In any case the District Court sets the hurdle for restructuring lawyers high when it demands for a legally binding agreement by the bondholders at the time the payment is made. The hurdle is too high because this agreement will usually be reached in the last moment when the facts are disclosed to the bondholders as basis for the decision or vote. Prior to this point in time many bondholders will refuse to accept confidential information since this would render them insiders and exclude them from dealing with the bonds. The District Court leaves open which majority it would have required to accept an agreement of the bondholders and we doubt that this criterion will apply to other cases at all. The decision leaves room for interpretation.
Result and Outlook
It remains to be seen if the Court of Appeal will approve the requirements established by the District Court. The defendants have already announced an appeal to the Frankfurt Higher Regional Court. If the very strict interpretation of the District Court prevails, lawyers would become more reluctant to extrajudicial restructuring and companies will be led into formal insolvency proceedings earlier.

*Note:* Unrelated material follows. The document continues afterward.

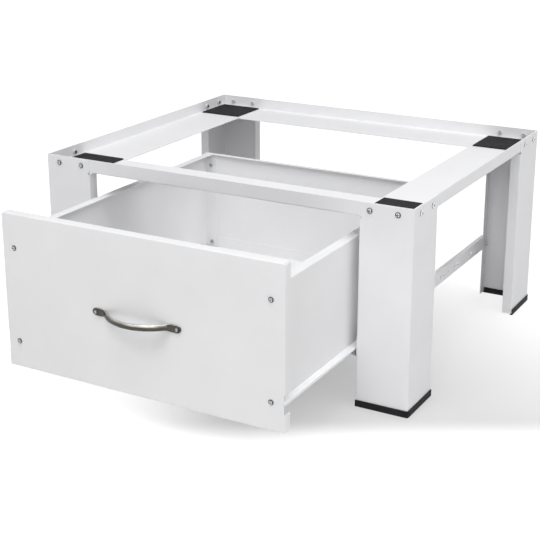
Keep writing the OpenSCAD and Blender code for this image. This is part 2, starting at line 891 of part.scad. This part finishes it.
placed() at_corner(0, 0) leg();  // leg_front_left
placed() at_corner(1, 0) leg();  // leg_front_right
placed() at_corner(0, 1) leg();  // leg_rear_left
placed() at_corner(1, 1) leg();  // leg_rear_right
placed() rail_end();  // rail_front
placed() mirror([0, 1, 0]) rail_end();  // rail_rear
placed() rail_side();  // rail_left
placed() mirror([1, 0, 0]) rail_side();  // rail_right
placed() at_corner(0, 0) pad();  // pad_front_left
placed() at_corner(1, 0) pad();  // pad_front_right
placed() at_corner(0, 1) pad();  // pad_rear_left
placed() at_corner(1, 1) pad();  // pad_rear_right
placed() at_corner(0, 0) foot();  // foot_front_left
placed() at_corner(1, 0) foot();  // foot_front_right
placed() at_corner(0, 1) foot();  // foot_rear_left
placed() at_corner(1, 1) foot();  // foot_rear_right
placed() frame_bolts();
placed() frame_nuts();
placed() slide_frame();  // slide_frame_left
placed() mirror([1, 0, 0]) slide_frame();  // slide_frame_right
placed() slide_frame_screws();
placed() slide_frame_nuts();
placed() front_axle();  // front_axle_left
placed() mirror([1, 0, 0]) front_axle();  // front_axle_right
placed() front_roller();  // front_roller_left
placed() mirror([1, 0, 0]) front_roller();  // front_roller_right
placed() drawer_front();
placed() drawer_side();  // drawer_side_left
placed() mirror([1, 0, 0]) drawer_side();  // drawer_side_right
placed() drawer_back();
placed() drawer_floor();
placed() panel_screws();
placed() panel_nuts();
placed() back_screws();
placed() back_nuts();
placed() handle();
placed() handle_screws();
placed() handle_nuts();
placed() slide_drawer();  // slide_drawer_left
placed() mirror([1, 0, 0]) slide_drawer();  // slide_drawer_right
placed() slide_drawer_screws();
placed() slide_drawer_nuts();
placed() rear_axle();  // rear_axle_left
placed() mirror([1, 0, 0]) rear_axle();  // rear_axle_right
placed() rear_roller();  // rear_roller_left
placed() mirror([1, 0, 0]) rear_roller();  // rear_roller_right
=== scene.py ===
# Looks of the washer pedestal drawer: finishes, a forged handle, studio and camera.
# Lengths are in metres in the row's frame: +X right, -Y towards the drawer's front, +Z up.
import json
import math

import bmesh
import bpy
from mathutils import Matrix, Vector


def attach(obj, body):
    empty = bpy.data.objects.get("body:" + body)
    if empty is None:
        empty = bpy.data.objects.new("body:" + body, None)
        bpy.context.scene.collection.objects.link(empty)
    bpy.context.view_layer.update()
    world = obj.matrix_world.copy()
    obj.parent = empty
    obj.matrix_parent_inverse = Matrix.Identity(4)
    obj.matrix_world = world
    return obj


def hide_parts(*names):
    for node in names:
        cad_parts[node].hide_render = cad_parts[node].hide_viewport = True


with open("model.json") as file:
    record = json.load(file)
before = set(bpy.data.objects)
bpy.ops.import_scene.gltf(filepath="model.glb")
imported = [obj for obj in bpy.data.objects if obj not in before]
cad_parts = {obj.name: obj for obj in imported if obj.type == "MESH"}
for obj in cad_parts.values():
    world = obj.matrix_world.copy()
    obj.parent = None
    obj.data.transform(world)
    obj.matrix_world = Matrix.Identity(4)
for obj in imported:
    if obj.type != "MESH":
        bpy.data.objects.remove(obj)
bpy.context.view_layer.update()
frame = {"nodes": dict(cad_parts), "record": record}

MM = 0.001

# ---- Nodes -------------------------------------------------------------------------------------

# Agreement of the bevelled with the true normal where an edge starts to show, and where it is full
EDGE_START, EDGE_FULL = 0.995, 0.85
# Open share of the surroundings deep in a crevice, and where the crevice ends, for the painted
# shade in crevices
CREVICE_DEEP, CREVICE_END = 0.72, 0.98
# Distance of the frame's sides from the middle, and how far inside them a head still stands on them
FRAME_SIDE, SIDE_MARGIN = 315 * MM, 0.1 * MM
# How much more of the heads on the frame's sides stays bright, outside the painted dark reflection
# at their rim, than of the others
SIDE_HEAD_SHINE = 1.2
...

A reasonable balance of interests would be reached if the restructuring defense were modified for lawyers’ fees. A law firm could invoke the restructuring defense as soon as it begins with the evaluation and preparation of a sound restructuring concept. As concept preparation progresses, the concept itself will increasingly need to demonstrate its validity and reasonable prospect of success. As soon as the parties recognize that a sound concept cannot be achieved, the consultants can no longer invoke the objection of restructuring.

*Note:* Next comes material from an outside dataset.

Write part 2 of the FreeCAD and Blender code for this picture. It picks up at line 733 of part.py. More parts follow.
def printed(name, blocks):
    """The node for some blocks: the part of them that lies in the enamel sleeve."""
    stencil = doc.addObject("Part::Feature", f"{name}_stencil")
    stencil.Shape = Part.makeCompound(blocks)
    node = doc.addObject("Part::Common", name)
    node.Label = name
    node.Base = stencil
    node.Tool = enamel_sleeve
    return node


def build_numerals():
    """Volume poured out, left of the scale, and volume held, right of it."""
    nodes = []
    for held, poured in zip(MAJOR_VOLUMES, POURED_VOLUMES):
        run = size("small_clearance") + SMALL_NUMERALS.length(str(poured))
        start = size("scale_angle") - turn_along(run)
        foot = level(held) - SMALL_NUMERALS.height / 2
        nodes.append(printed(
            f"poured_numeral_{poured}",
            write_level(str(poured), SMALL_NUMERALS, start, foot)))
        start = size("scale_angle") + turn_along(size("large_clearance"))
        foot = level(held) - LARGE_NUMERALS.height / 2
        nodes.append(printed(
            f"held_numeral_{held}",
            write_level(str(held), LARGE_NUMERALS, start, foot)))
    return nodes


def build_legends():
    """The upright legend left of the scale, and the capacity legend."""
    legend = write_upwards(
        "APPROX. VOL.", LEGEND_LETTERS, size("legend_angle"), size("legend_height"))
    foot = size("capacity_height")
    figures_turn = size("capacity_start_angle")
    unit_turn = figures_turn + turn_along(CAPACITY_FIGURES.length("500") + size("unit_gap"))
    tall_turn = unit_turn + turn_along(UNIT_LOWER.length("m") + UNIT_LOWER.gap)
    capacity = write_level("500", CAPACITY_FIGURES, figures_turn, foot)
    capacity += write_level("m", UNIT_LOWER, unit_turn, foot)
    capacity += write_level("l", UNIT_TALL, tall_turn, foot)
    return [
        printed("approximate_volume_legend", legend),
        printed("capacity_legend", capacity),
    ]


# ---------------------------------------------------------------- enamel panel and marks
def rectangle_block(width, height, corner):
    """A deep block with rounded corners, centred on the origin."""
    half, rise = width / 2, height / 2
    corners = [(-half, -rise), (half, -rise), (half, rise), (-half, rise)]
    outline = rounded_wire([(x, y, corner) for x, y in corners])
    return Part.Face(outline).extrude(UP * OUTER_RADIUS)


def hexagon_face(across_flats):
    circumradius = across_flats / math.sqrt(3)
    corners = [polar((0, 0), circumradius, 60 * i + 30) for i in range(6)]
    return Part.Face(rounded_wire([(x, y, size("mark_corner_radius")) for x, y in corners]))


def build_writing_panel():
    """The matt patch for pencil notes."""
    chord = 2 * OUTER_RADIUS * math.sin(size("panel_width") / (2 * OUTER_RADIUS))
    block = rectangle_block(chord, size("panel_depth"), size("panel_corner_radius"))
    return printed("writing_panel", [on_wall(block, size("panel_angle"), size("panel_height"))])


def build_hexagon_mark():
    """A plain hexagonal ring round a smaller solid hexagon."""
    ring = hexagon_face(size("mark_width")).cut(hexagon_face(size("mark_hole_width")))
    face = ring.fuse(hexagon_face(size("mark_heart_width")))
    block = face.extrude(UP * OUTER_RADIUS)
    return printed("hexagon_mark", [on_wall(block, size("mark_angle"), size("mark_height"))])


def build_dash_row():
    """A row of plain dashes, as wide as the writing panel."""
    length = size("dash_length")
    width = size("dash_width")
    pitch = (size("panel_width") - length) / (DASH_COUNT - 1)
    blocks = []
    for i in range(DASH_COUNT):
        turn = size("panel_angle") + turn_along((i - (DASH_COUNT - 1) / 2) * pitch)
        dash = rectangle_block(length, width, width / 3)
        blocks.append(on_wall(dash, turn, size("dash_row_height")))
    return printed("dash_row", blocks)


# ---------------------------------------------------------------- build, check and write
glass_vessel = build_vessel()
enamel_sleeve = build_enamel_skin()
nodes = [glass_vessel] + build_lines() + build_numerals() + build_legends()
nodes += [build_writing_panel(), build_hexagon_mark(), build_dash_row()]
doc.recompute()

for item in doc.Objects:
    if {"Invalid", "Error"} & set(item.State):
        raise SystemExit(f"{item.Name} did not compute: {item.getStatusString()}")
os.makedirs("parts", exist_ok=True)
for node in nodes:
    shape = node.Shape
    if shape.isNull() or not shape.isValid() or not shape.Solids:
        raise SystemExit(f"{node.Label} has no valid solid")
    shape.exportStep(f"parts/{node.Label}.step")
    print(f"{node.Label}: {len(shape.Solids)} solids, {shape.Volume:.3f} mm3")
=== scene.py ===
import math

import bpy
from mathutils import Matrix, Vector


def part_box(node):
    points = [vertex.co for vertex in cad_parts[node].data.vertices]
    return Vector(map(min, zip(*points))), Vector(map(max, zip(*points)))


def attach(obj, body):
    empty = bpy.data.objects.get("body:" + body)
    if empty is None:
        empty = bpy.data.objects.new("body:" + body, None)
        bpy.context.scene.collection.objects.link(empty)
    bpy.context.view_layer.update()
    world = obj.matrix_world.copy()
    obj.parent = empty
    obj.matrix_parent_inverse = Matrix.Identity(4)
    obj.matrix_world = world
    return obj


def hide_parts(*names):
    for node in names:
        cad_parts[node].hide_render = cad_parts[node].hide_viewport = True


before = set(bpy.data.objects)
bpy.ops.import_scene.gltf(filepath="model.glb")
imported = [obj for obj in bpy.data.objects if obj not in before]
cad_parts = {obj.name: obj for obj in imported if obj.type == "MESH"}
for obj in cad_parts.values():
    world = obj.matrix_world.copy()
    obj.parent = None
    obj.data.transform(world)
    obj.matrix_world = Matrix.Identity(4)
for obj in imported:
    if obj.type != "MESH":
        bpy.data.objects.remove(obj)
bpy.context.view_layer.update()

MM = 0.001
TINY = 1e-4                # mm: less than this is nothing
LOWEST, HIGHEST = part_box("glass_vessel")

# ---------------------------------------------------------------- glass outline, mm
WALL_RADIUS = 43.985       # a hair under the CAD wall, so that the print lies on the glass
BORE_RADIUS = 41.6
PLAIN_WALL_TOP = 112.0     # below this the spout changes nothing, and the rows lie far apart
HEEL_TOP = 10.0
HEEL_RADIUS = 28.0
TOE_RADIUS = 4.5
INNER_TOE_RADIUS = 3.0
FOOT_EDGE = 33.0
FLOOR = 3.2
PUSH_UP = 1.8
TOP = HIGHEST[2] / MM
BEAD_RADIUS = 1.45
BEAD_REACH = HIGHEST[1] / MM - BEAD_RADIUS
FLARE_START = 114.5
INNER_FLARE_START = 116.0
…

Applied to the present case, even the modified definition of the objection of restructuring would probably not lead to a different result because the Frankfurt District Court on 15.11.2011 had already denied the chosen path to an out-of-court restructuring under the German Bondholders Act in a similar case. At this point, the debtor and his consultants should have recognized that the success of a restructuring was doubtful since two of the three bonds could only be modified with unanimous approval.